MICROPROCESSOR BASED VOLTAGE CONTROL OF STAND-ALONE INDUCTION GENERATOR

Abstract

This thesis covers the analysis, modelling and simulation of an isolated self excited induction generator (SEIG). A microprocessor-based closed-loop system has been developed for wind-driven stand-alone induction generators using a controlled rectifier to maintain a constant dc load voltage with varying rotor speeds. The configuration and implementation of the control scheme have been fully described. Results on a stand-alone induction generator demonstrate the satisfactory performance on software. A similar voltage build up is obtained when the isolated induction generator is excited using an inverter/rectifier system with a single DC capacitor on the DC link of the converter. In this type of excitation the voltage build up starts from a small DC voltage in the DC link and is implemented using vector control. The dynamic voltage, current, power and frequency developed by the induction generator have been analysed, simulated. To model the self excited induction generator accurate values of the parameters of the induction machine are required.

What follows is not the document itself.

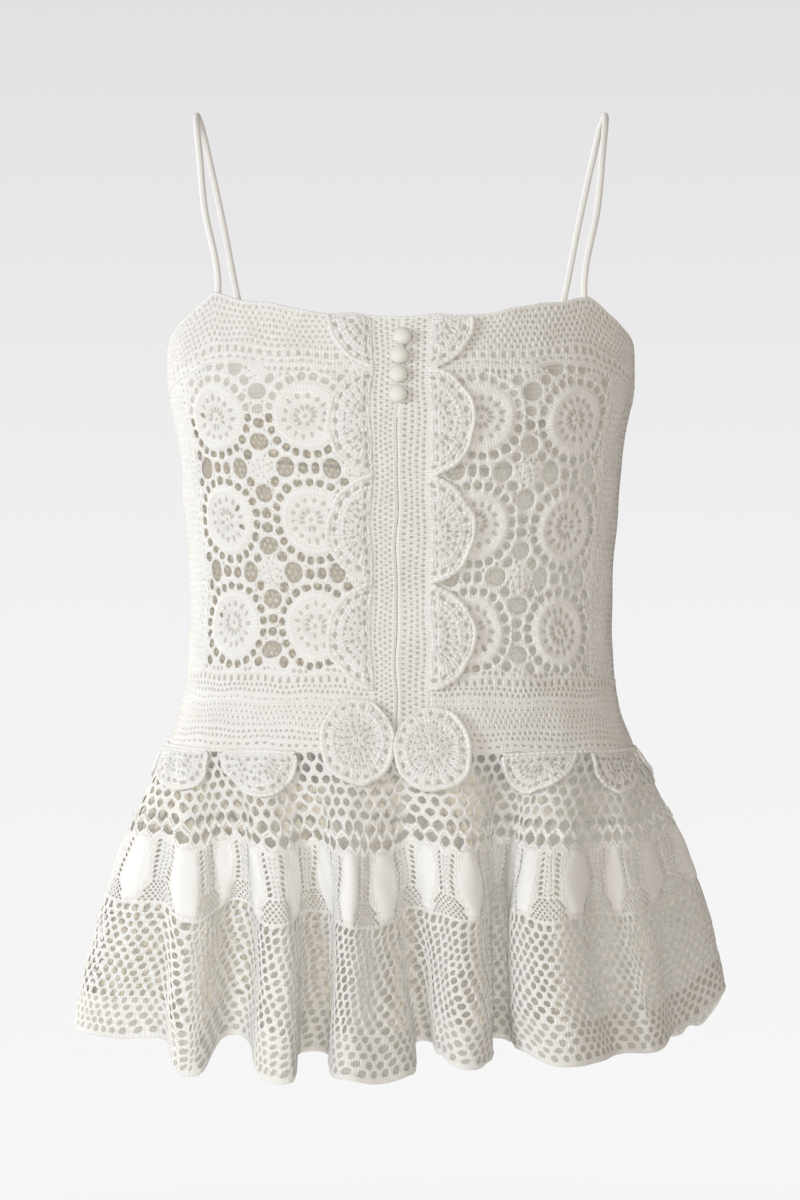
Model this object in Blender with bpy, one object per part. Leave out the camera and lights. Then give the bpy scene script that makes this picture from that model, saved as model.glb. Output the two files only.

The use of the variation in magnetizing inductance with voltage leads to an accurate prediction of whether or not self-excitation will occur in a SEIG for various capacitance values and speeds in both the loaded and unloaded cases. The characteristics of magnetizing inductance, Lm, with respect to the rms induced stator voltage or magnetizing current determines the regions of stable operation as well as the minimum generated voltage without loss of self-excitation. In the SEIG, the frequency of the generated voltage depends on the speed of the prime mover as well as the condition of the load. With the speed of the prime mover of an isolated SEIG constant, an increased load causes the magnitude of the generated voltage and frequency to decrease. This is due to a drop in the speed of the rotating magnetic field. When the-speed of the prime mover drops with load then the decrease in voltage and frequency will be greater than for the case where the speed is held constant. Dynamic simulation studies shows that increasing the capacitance value can compensate for the voltage drop due to loading, but the drop in. frequency can be compensated only by increasing the speed of the rotor.